Alors nous nous battrons dans l'ombre...

La bataille en cours entre les médias indépendants et alternatifs, et les médias de propagande parrainés par le gouvernement d'entreprise, est en pleine effervescence après la victoire de Donald Trump aux élections de 2016. Bien que je ne sois pas un grand fan de Trump, sa victoire a tellement endommagé émotionnellement le statu quo des États-Unis qu'ils ont commencé à attaquer, d'une manière hystérique et imprudente, tous ceux qu'ils accusent d'avoir empêché son Altesse Hillary Clinton de monter sur le trône.

L'escalade de ce combat, que j'ai qualifié de «Guerre des médias» depuis l'été, était facile à prévoir. Comme je l'ai noté dans  l'article intitulé Questionner la santé de Hillary n'est pas de la conspiration :

«En contemplant aujourd'hui le paysage de 2016, je constate des signes émergents que les médias alternatifs ont enfin commencé à prendre le relais des médias de l'héritage traditionnel, quand il s'agit de l'impact et de l'influence. Les médias traditionnels - contrairement à John McCain en 2008 -, avaient décidé que la santé de Hillary Clinton n'était pas un problème et ont choisi de ne pas l'évoquer. Beaucoup dans le monde des médias alternatifs ont pris une position différente et, en raison de l'incapacité des médias traditionnels à informer le public américain depuis des décennies, les médias alternatifs ont conduit cette question en tête des nouvelles. Ça, c'est le pouvoir.
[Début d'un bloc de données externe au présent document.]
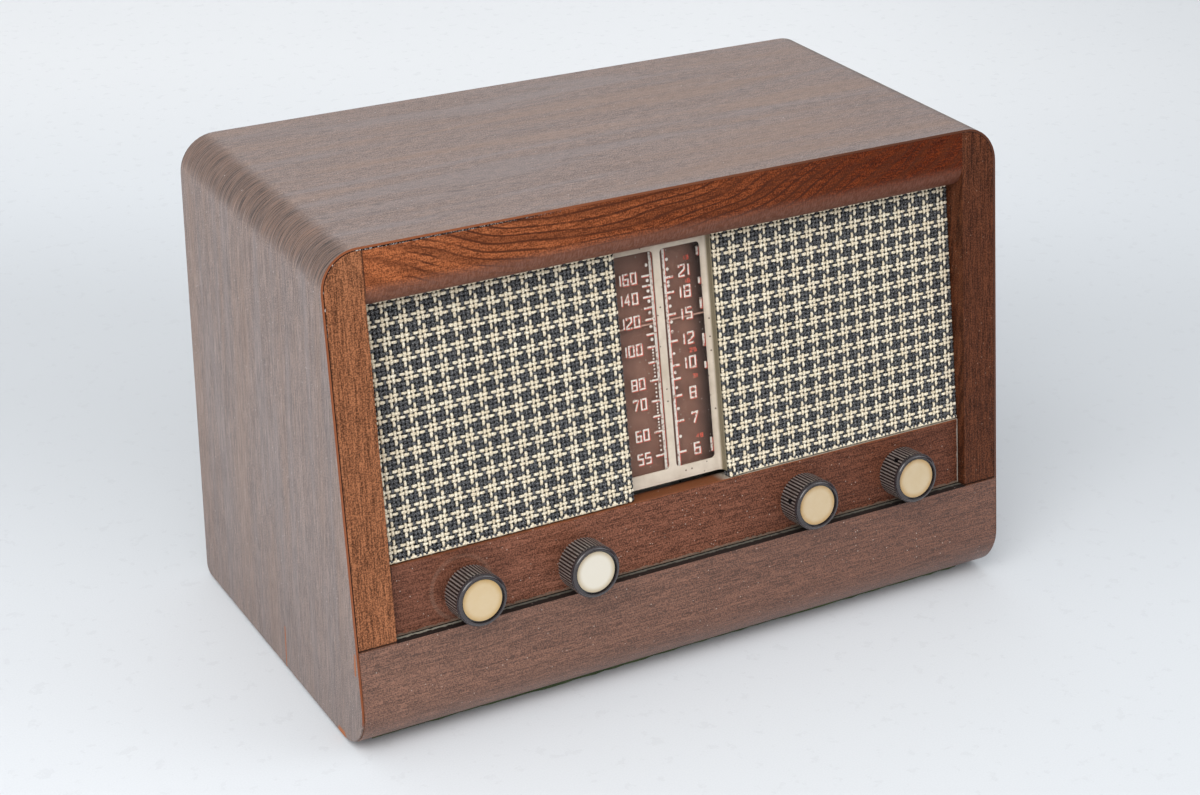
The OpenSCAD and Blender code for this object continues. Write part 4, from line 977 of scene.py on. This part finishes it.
# %% [markdown]
# ## The dial
# The scales are printed on the back of the glass in white, each mark with a red one behind it and a
# little to the right, and a brown plate stands behind. Every mark is a thin piece of its own shape. The
# figures are squared strokes: a stroke is a chain of points widened to both sides, and its corners are
# cut where the two sides meet.

# %% Strokes and dots
MARK_THICK, DOT_SIDES = 0.05, 16


class Print:
    """Collects flat shapes on the dial, in millimetres, and makes them one thin mesh."""

    def __init__(self, inward, shift=(0.0, 0.0)):
        self.inward, self.shift, self.points, self.faces = inward, shift, [], []

    def polygon(self, corners):
        first = len(self.points)
        dx, dv = self.shift
        self.points += [dial_point(x + dx, self.inward, v + dv) for x, v in corners]
        self.faces.append(tuple(range(first, first + len(corners))))

    def stroke(self, chain, width, closed=False):
        half, count, sides = width / 2, len(chain), []
        for k, (x, v) in enumerate(chain):
            before = chain[k - 1] if k or closed else None
            after = chain[(k + 1) % count] if k < count - 1 or closed else None
            arms = []
            for a, b in ((before, (x, v)), ((x, v), after)):
                if a is not None and b is not None:
                    dx, dv = b[0] - a[0], b[1] - a[1]
                    size = math.hypot(dx, dv)
                    arms.append((-dv / size, dx / size))
            nx, nv = sum(a[0] for a in arms), sum(a[1] for a in arms)
            size = math.hypot(nx, nv)
            nx, nv = nx / size, nv / size
            reach = half / max(0.5, nx * arms[0][0] + nv * arms[0][1])
            sides.append(((x + nx * reach, v + nv * reach), (x - nx * reach, v - nv * reach)))
        for k in range(count if closed else count - 1):
            a, b = sides[k], sides[(k + 1) % count]
            self.polygon([a[0], b[0], b[1], a[1]])

    def disc(self, x, v, radius):
        turns = [2 * math.pi * k / DOT_SIDES for k in range(DOT_SIDES)]
        self.polygon([(x + radius * math.cos(a), v + radius * math.sin(a)) for a in turns])

    def make(self, name):
        piece = mesh_piece(name, self.points, self.faces, smooth=False)
        solid = piece.modifiers.new("thickness", "SOLIDIFY")
        solid.thickness, solid.offset = MARK_THICK * MM, 0.0
        print(name, len(self.faces), "faces")
        return piece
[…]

C'est une affaire extrêmement importante, et les médias dominants savent intuitivement ce que cela signifie. Cela signifie une perte totale de légitimité, de prestige et de pouvoir. Tout cela est évidemment bien mérité.
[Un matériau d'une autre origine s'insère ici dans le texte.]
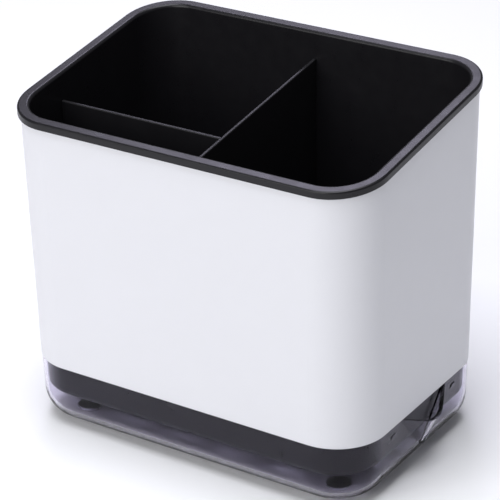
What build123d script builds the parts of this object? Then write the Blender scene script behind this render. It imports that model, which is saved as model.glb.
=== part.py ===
from build123d import *
import math
import os

# Cutlery holder for a worktop: a slanted moulded bin with two lift-out dividers, a painted steel
# sleeve around it, and a clear drip tray with a pouring spout that they both stand on.
# Millimetres. The origin is on the table under the middle of the overall length, spout included.
# +X points along the length towards the spout, -Y is the low front and +Z is up.

# Rim and opening
rim_length = 176.5
rim_width = 117.6
rim_corner_radius = 22.8
rim_middle_height = 155.0
rim_slope_degrees = 8.1
rim_plate_thickness = 1.6
rim_lip_depth = 1.5
rim_overhang = 1.2
rim_outer_round = 0.9
rim_inner_round = 1.4

# Painted steel sleeve
sheet_thickness = 0.8
sleeve_draft = 1.1
sleeve_bottom_height = 30.4
sleeve_bottom_corner_radius = 23.1
hem_height = 5.5
hem_round = 0.35

# Moulded bin
bin_wall_thickness = 2.4
bin_floor_thickness = 2.4
bin_bottom_height = 15.0
bin_bottom_round = 4.0

# Dividers and the ribs that guide them
divider_thickness = 1.6
divider_drop_below_rim = 12.2
divider_top_round = 0.5
cross_divider_x = 0.0
side_divider_y = -20.2
tongue_groove_depth = 0.7
guide_rib_width = 1.6
guide_rib_reach = 3.0
guide_rib_height = 58.0

# Drain slots in the bin floor
slot_length = 14.0
slot_width = 3.2
slot_columns_per_side = 3
slot_rows_behind_side_divider = 4

# Clear drip tray
tray_step_in = 0.3
tray_wall_thickness = 1.3
tray_floor_thickness = 2.0
tray_draft = 0.7
tray_bottom_round = 12.8

# Pouring spout on the tray's right end, a beak that grows from nothing at its foot up to the tray's
# edge. Its half width, reach and tip radius are those at the edge, before the lip is cut. The beak
# starts at a small share of its full size.
spout_half_width = 18.8
spout_reach = 13.5
spout_tip_radius = 17.0
spout_foot_height = 8.0
spout_start_share = 0.08
spout_lip_height = 22.6
spout_lip_round = 20.0
spout_cavity_lift = 1.1

# Oval nubs on the tray's right end, either side of the spout
nub_half_spacing = 25.5
nub_height = 25.8
nub_length = 5.6
nub_radius = 1.6
nub_rise = 0.6

# Soft feet
foot_radius = 5.5
foot_thickness = 1.7
foot_recess_depth = 0.9
foot_edge_round = 0.4
foot_inset_from_tray_side = 20.6

# Inside corners of mouldings are never sharper than this
least_inside_round = 0.5

# Clearances
sleeve_to_bin_gap = 0.9
lip_to_sleeve_clearance = 0.3
bin_to_tray_clearance = 0.55
divider_end_clearance = 0.35
divider_side_clearance = 0.3
foot_recess_clearance = 0.15

# How far cutting shapes run past what they cut, and how close an edge must lie to count as on a plane
cut_margin = 5.0
on_plane_tolerance = 0.01

tray_base_height = foot_thickness - foot_recess_depth
slope = math.radians(rim_slope_degrees)
rim_height_range = rim_width * math.tan(slope)
rim_outline = (rim_length, rim_width, rim_corner_radius)
cutting_height = rim_middle_height + rim_height_range


def shrink(outline, amount):
    """The length, width and corner radius of an outline moved inwards all round."""
    length, width, radius = outline
    return length - 2 * amount, width - 2 * amount, radius - amount


class DraftedWall:
    """The face of a moulded or folded wall: a rounded rectangle that changes steadily with height."""

    def __init__(self, low_outline, low_height, high_outline, high_height):
        self.low_outline = low_outline
        self.low_height = low_height
        self.high_outline = high_outline
        self.high_height = high_height

    def outline(self, height, inset=0.0):
        share = (height - self.low_height) / (self.high_height - self.low_height)
        pairs = zip(self.low_outline, self.high_outline)
        return shrink([low + (high - low) * share for low, high in pairs], inset)

    def solid(self, bottom, top, inset=0.0):
        faces = [
            Plane.XY.offset(height) * RectangleRounded(*self.outline(height, inset))
            for height in (bottom, top)
        ]
        return loft(faces, ruled=True)


def slanted_plane(drop):
    """The plane of the rim's top face, lowered by a vertical distance."""
    return Plane(
        origin=(0, 0, rim_middle_height - drop),
        x_dir=(1, 0, 0),
        z_dir=(0, -math.sin(slope), math.cos(slope)),
    )


def below(solid, drop):
    return split(solid, bisect_by=slanted_plane(drop), keep=Keep.BOTTOM)


def above(solid, drop):
    return split(solid, bisect_by=slanted_plane(drop), keep=Keep.TOP)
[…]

Voici donc la conclusion. 2016 représente le véritable début de ce que j'appellerais la Guerre des Médias. Les médias alternatifs sont maintenant capables de régler le rythme des nouvelles. Les médias traditionnels n'ont maintenant plus d'autre choix que de se battre, et ils le feront. Il vont se défendre, et salement. Cela va devenir très laid, mais au moment où la poussière retombera, je pense qu'une grande partie des médias traditionnels seront abandonnés comme les fossiles de ce qu'ils furent.»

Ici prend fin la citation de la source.